While in Lebanon visit the Lebanon Public Library (104 East Washington St.) which has a permanent display on the history of high school basketball in Lebanon and Boone County. The Ralph Stark Heritage Room in the Library also has a collection of historic materials and data bases related to the history of high school basketball in Lebanon and Boone County that you may access. For more detailed information about other interesting places to visit in Lebanon and Boone County contact the Boone County Visitors Bureau at 765-484-8572 or consult their web site (www.boonecvb.com).
Nearby restaurants include: The Fig Tree Café, Arni’s, Pizza King, Bekah’s Café, McDonald’s, Burger King, Subway, Hardees, Arby’s, Taco Bell, and Steak n Shake.
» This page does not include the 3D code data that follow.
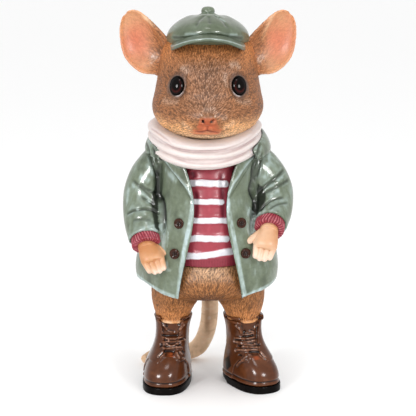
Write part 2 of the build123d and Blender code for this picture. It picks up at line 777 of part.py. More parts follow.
def lace_form(side):
    """The rows of lace of the boot on one side, each from quarter to quarter over the tongue, without the
    crumbs that the cuts leave."""
    quarters, lining = to_side(quarter_form, side), to_side(boot_lining, side)
    rows = []
    for row in range(LACE_ROWS):
        share = LACE_LOW_SHARE + (LACE_HIGH_SHARE - LACE_LOW_SHARE) * row / (LACE_ROWS - 1)
        level = SOLE_THICKNESS + BOOT_HEIGHT * share
        climb = (share - THROAT_LOW_SHARE) / (1 - THROAT_LOW_SHARE)
        reach = THROAT_LOW_HALF_WIDTH + (THROAT_HALF_WIDTH - THROAT_LOW_HALF_WIDTH) * climb + LACE_REACH
        slant = LACE_SLANT if row % 2 else -LACE_SLANT
        first = front_plane(quarters, -reach, level - slant).origin
        last = front_plane(quarters, reach, level + slant).origin
        middle = front_plane(lining, 0, level).offset(LACE_RADIUS).origin
        with BuildPart() as lace:
            with BuildLine():
                run = ThreePointArc(first, middle, last)
            with BuildSketch(Plane(origin=run @ 0, z_dir=run % 0)):
                Circle(LACE_RADIUS)
            sweep()
        rows.append(lace.part)
    with BuildPart() as laces:
        add(rows)
        for drawn in (drawn_quarters, drawn_tongue, drawn_upper):
            add(to_side(drawn.part, side), mode=Mode.SUBTRACT)
    return laces.part.solids().sort_by(SortBy.VOLUME)[-LACE_ROWS:]


boot_pieces = []
for (name, side), toe_out in zip(SIDES, (RIGHT_TOE_OUT, LEFT_TOE_OUT)):
    foot = Location((side * FOOT_SPACING, ANKLE_BACK, 0), (0, 0, side * toe_out))
    for kind, drawn in (("upper", drawn_upper), ("tongue", drawn_tongue), ("quarters", drawn_quarters)):
        with BuildPart() as piece:
            with Locations(foot):
                add(to_side(drawn.part, side))
            add(lower_body.part, mode=Mode.SUBTRACT)
            add(leg_pin_form(side, GLUE_GAP), mode=Mode.SUBTRACT)
        piece.part.label = f"boot_{name}_{kind}"
        boot_pieces.append(piece.part)
    for kind, form in (("laces", lace_form(side)), ("sole", to_side(drawn_sole.part, side))):
        with BuildPart() as piece:
            with Locations(foot):
                add(form)
        piece.part.label = f"boot_{name}_{kind}"
        boot_pieces.append(piece.part)


# Head with nose, eye sockets and the spigot that goes down into the trunk

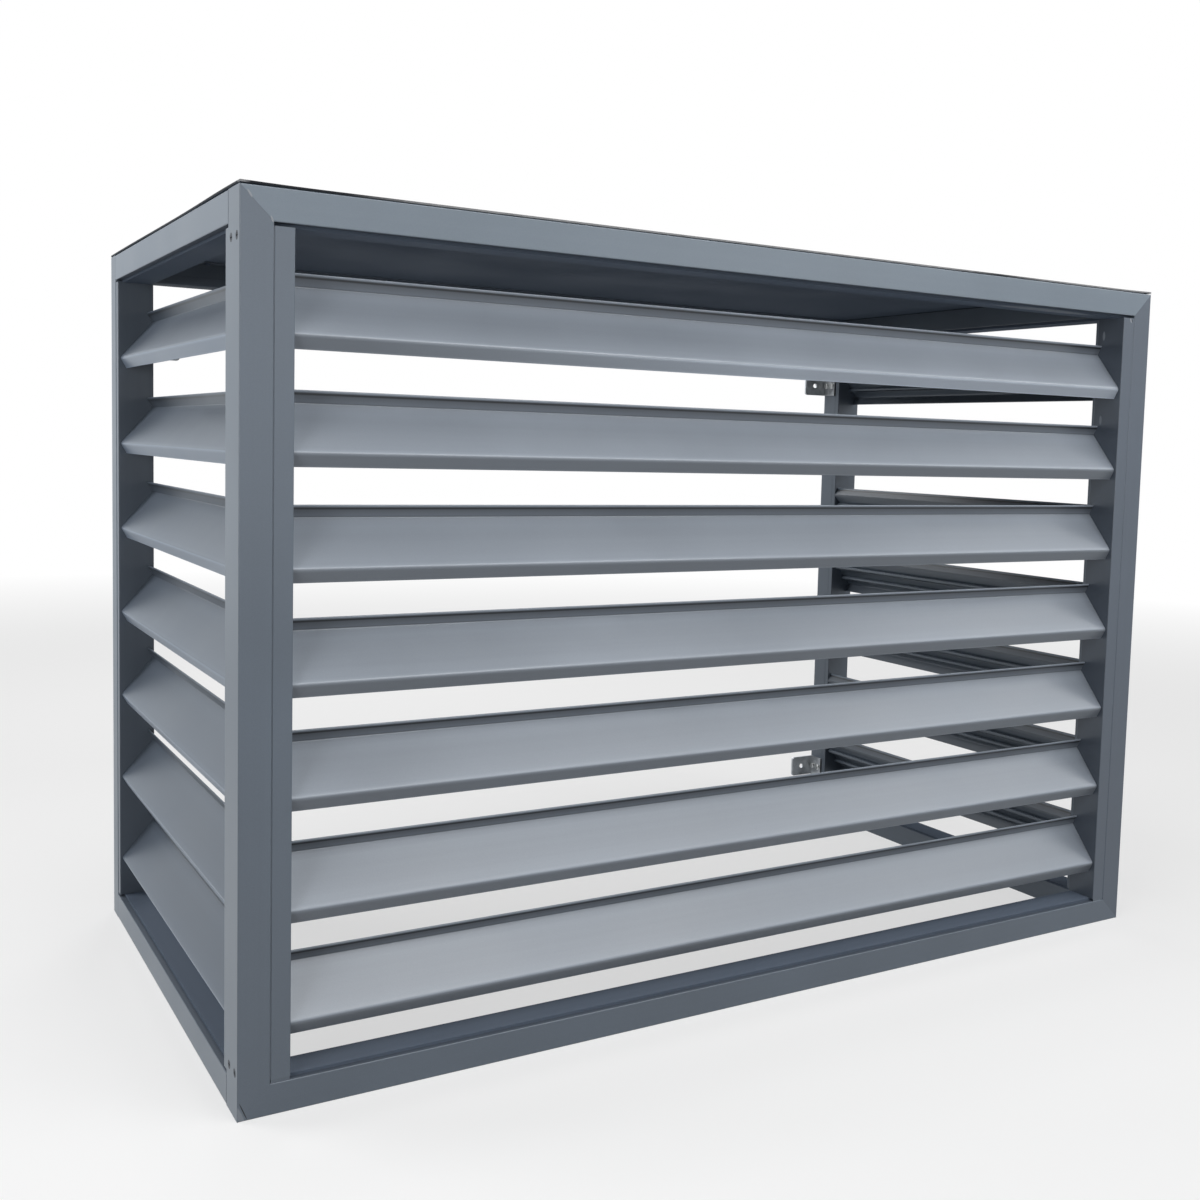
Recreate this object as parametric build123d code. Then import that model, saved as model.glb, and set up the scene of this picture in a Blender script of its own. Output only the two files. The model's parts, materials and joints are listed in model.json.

When James Naismith, who invented the game of basketball at the Springfield, Massachusetts YMCA in 1891, first came to Indiana in 1936 to watch the Indiana state high school championship game, he told a gathering in Indianapolis that “Basketball really had its beginning in Indiana which today remains the center of the sport.” If you drive this trail you will see the small towns and the bucolic farmland of west-central Indiana where Indiana high school basketball began at the turn of the twentieth century. On this journey you can make a connection to the places that served as the cradle of basketball in Indiana, where “Hoosier Hysteria” began, and where the memories of high school basketball are still alive among the people who live there.